**Problem details**. Give the material again in full, matching it exactly.
◇ ◇ ◇ ◇ ◇
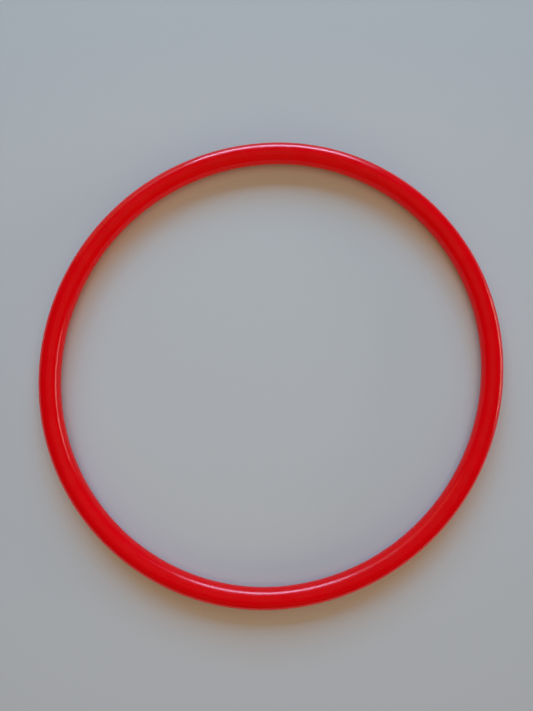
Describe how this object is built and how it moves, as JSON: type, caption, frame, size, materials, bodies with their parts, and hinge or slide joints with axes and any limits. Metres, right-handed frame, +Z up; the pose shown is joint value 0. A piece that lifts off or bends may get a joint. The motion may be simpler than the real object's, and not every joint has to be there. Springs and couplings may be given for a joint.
{
  "type": "hand hoop",
  "caption": "Small round gymnastics or toss hoop: one length of thin glossy plastic tube bent into a ring and closed by a hidden, pinned butt joint.",
  "frame": {"origin": "middle of the ring, on the tube's mid-plane", "axes": "+Z up out of the ring's plane when it lies flat, +X along the ring's long axis (it is slightly out of round), +Y from the middle to the butt joint"},
  "size_m": [0.1522, 0.1478, 0.0068],
  "materials": {
    "hoop_plastic": "glossy opaque red polyethylene tube, coloured right through",
    "plug_plastic": "natural off-white moulded polypropylene",
    "pin_steel": "drawn and headed bright steel wire"
  },
  "bodies": {
    "root": {"hoop_tube": "hoop_plastic", "joint_plug": "plug_plastic", "joint_pin_1": "pin_steel", "joint_pin_2": "pin_steel", "joint_pin_3": "pin_steel", "joint_pin_4": "pin_steel"}
  },
  "joints": []
}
◇ ◇ ◇ ◇ ◇
**Complete output**.
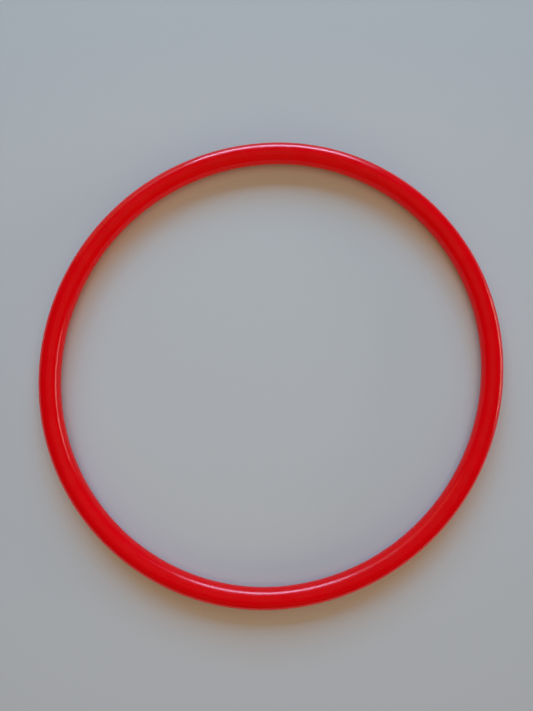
Describe how this object is built and how it moves, as JSON: type, caption, frame, size, materials, bodies with their parts, and hinge or slide joints with axes and any limits. Metres, right-handed frame, +Z up; the pose shown is joint value 0. A piece that lifts off or bends may get a joint. The motion may be simpler than the real object's, and not every joint has to be there. Springs and couplings may be given for a joint.
{
  "type": "hand hoop",
  "caption": "Small round gymnastics or toss hoop: one length of thin glossy plastic tube bent into a ring and closed by a hidden, pinned butt joint.",
  "frame": {"origin": "middle of the ring, on the tube's mid-plane", "axes": "+Z up out of the ring's plane when it lies flat, +X along the ring's long axis (it is slightly out of round), +Y from the middle to the butt joint"},
  "size_m": [0.1522, 0.1478, 0.0068],
  "materials": {
    "hoop_plastic": "glossy opaque red polyethylene tube, coloured right through",
    "plug_plastic": "natural off-white moulded polypropylene",
    "pin_steel": "drawn and headed bright steel wire"
  },
  "bodies": {
    "root": {"hoop_tube": "hoop_plastic", "joint_plug": "plug_plastic", "joint_pin_1": "pin_steel", "joint_pin_2": "pin_steel", "joint_pin_3": "pin_steel", "joint_pin_4": "pin_steel"}
  },
  "joints": []
}